Short problem. Output the material below in full, exactly as it is.

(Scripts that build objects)
....
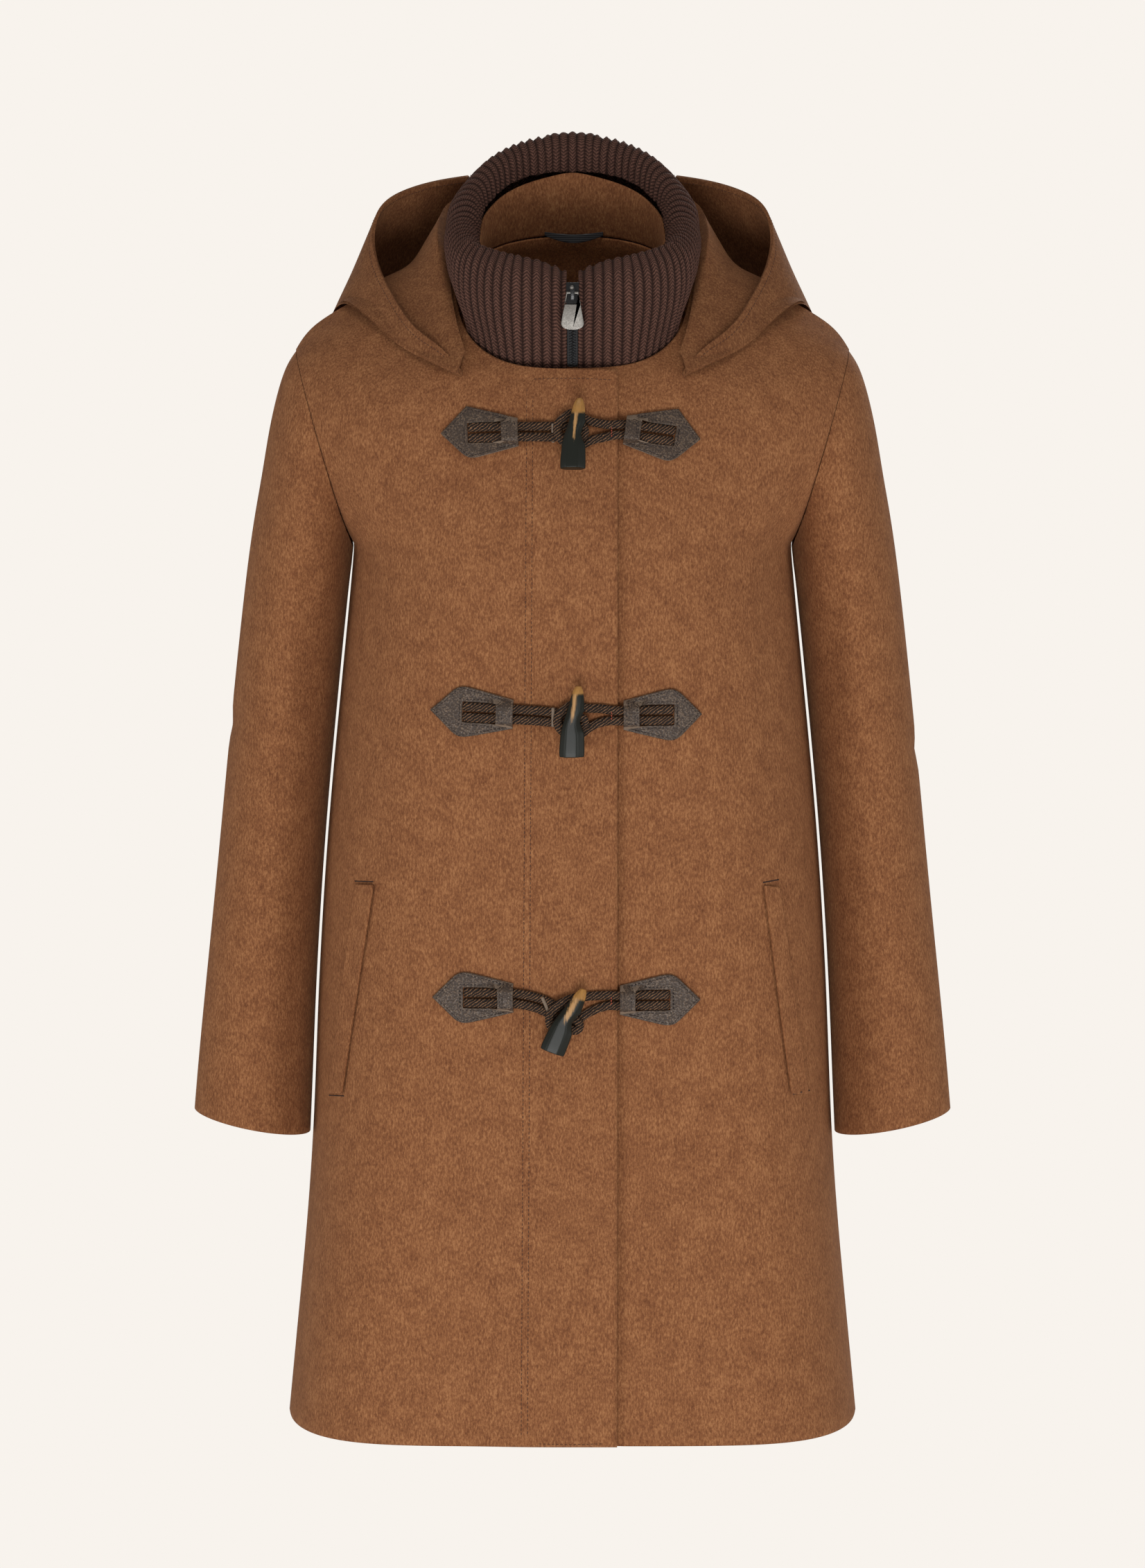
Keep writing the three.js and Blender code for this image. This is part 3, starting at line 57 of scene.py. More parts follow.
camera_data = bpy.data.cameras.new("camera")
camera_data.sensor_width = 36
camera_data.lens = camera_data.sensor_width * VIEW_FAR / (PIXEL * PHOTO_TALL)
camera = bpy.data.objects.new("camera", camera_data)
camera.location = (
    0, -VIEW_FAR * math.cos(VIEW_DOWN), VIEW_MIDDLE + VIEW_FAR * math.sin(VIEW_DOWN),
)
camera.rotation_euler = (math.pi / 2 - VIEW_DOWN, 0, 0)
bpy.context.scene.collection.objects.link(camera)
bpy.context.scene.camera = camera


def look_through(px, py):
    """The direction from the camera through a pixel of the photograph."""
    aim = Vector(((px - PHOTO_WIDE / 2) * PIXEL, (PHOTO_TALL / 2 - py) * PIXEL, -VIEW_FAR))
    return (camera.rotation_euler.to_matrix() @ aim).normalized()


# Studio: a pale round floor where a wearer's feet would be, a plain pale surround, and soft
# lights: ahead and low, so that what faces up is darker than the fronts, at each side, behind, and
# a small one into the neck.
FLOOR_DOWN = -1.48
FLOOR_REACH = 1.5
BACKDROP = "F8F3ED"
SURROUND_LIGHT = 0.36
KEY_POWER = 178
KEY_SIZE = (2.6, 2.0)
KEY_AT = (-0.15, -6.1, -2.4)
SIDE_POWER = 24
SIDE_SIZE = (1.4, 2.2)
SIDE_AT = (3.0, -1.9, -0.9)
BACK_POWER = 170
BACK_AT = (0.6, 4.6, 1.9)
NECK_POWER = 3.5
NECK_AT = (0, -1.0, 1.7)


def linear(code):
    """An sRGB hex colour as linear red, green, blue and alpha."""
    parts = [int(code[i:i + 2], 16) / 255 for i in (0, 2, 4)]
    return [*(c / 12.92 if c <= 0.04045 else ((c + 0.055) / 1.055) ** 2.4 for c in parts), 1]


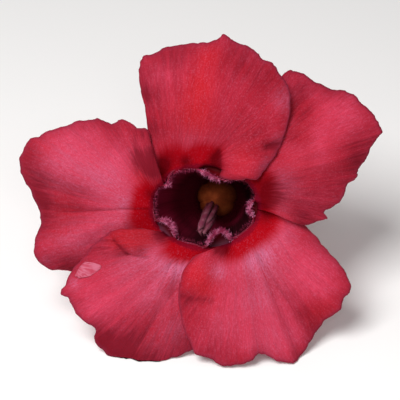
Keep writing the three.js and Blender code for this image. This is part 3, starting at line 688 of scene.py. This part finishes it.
....
Solution to this task.
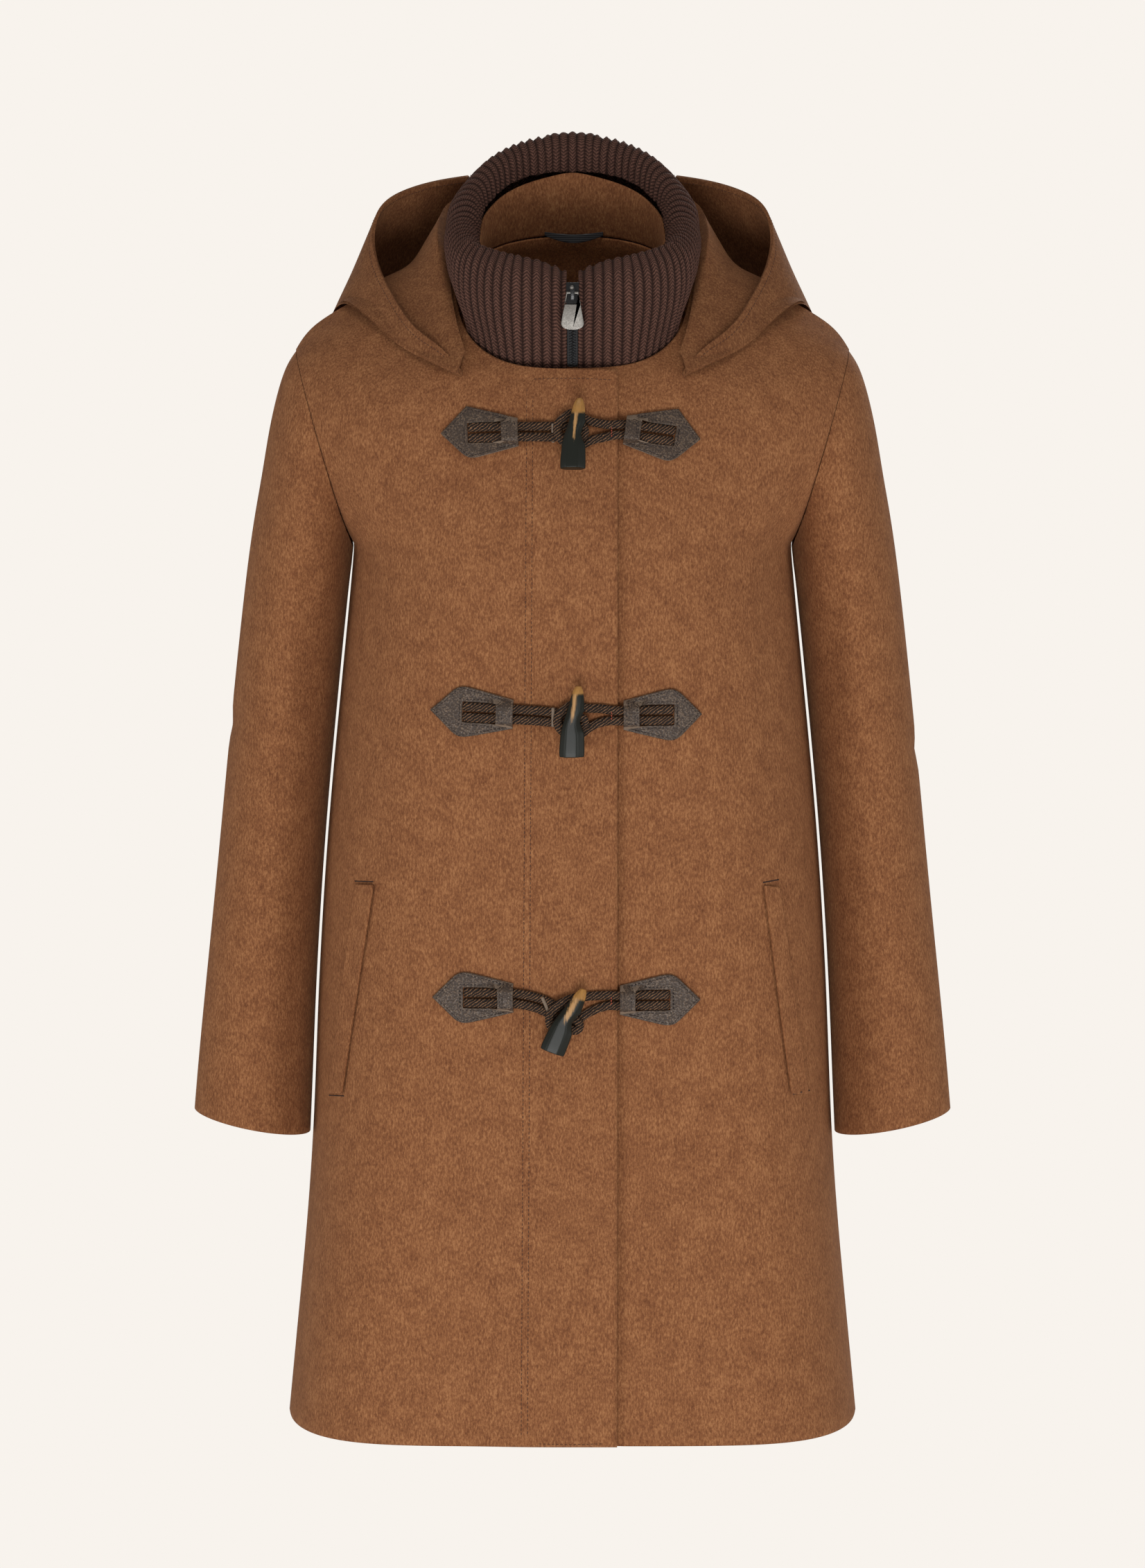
Keep writing the three.js and Blender code for this image. This is part 3, starting at line 57 of scene.py. More parts follow.
camera_data = bpy.data.cameras.new("camera")
camera_data.sensor_width = 36
camera_data.lens = camera_data.sensor_width * VIEW_FAR / (PIXEL * PHOTO_TALL)
camera = bpy.data.objects.new("camera", camera_data)
camera.location = (
    0, -VIEW_FAR * math.cos(VIEW_DOWN), VIEW_MIDDLE + VIEW_FAR * math.sin(VIEW_DOWN),
)
camera.rotation_euler = (math.pi / 2 - VIEW_DOWN, 0, 0)
bpy.context.scene.collection.objects.link(camera)
bpy.context.scene.camera = camera


def look_through(px, py):
    """The direction from the camera through a pixel of the photograph."""
    aim = Vector(((px - PHOTO_WIDE / 2) * PIXEL, (PHOTO_TALL / 2 - py) * PIXEL, -VIEW_FAR))
    return (camera.rotation_euler.to_matrix() @ aim).normalized()


# Studio: a pale round floor where a wearer's feet would be, a plain pale surround, and soft
# lights: ahead and low, so that what faces up is darker than the fronts, at each side, behind, and
# a small one into the neck.
FLOOR_DOWN = -1.48
FLOOR_REACH = 1.5
BACKDROP = "F8F3ED"
SURROUND_LIGHT = 0.36
KEY_POWER = 178
KEY_SIZE = (2.6, 2.0)
KEY_AT = (-0.15, -6.1, -2.4)
SIDE_POWER = 24
SIDE_SIZE = (1.4, 2.2)
SIDE_AT = (3.0, -1.9, -0.9)
BACK_POWER = 170
BACK_AT = (0.6, 4.6, 1.9)
NECK_POWER = 3.5
NECK_AT = (0, -1.0, 1.7)


def linear(code):
    """An sRGB hex colour as linear red, green, blue and alpha."""
    parts = [int(code[i:i + 2], 16) / 255 for i in (0, 2, 4)]
    return [*(c / 12.92 if c <= 0.04045 else ((c + 0.055) / 1.055) ** 2.4 for c in parts), 1]


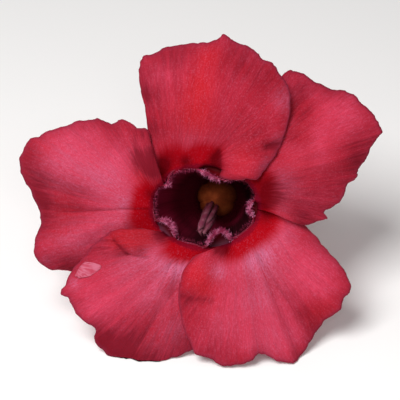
Keep writing the three.js and Blender code for this image. This is part 3, starting at line 688 of scene.py. This part finishes it.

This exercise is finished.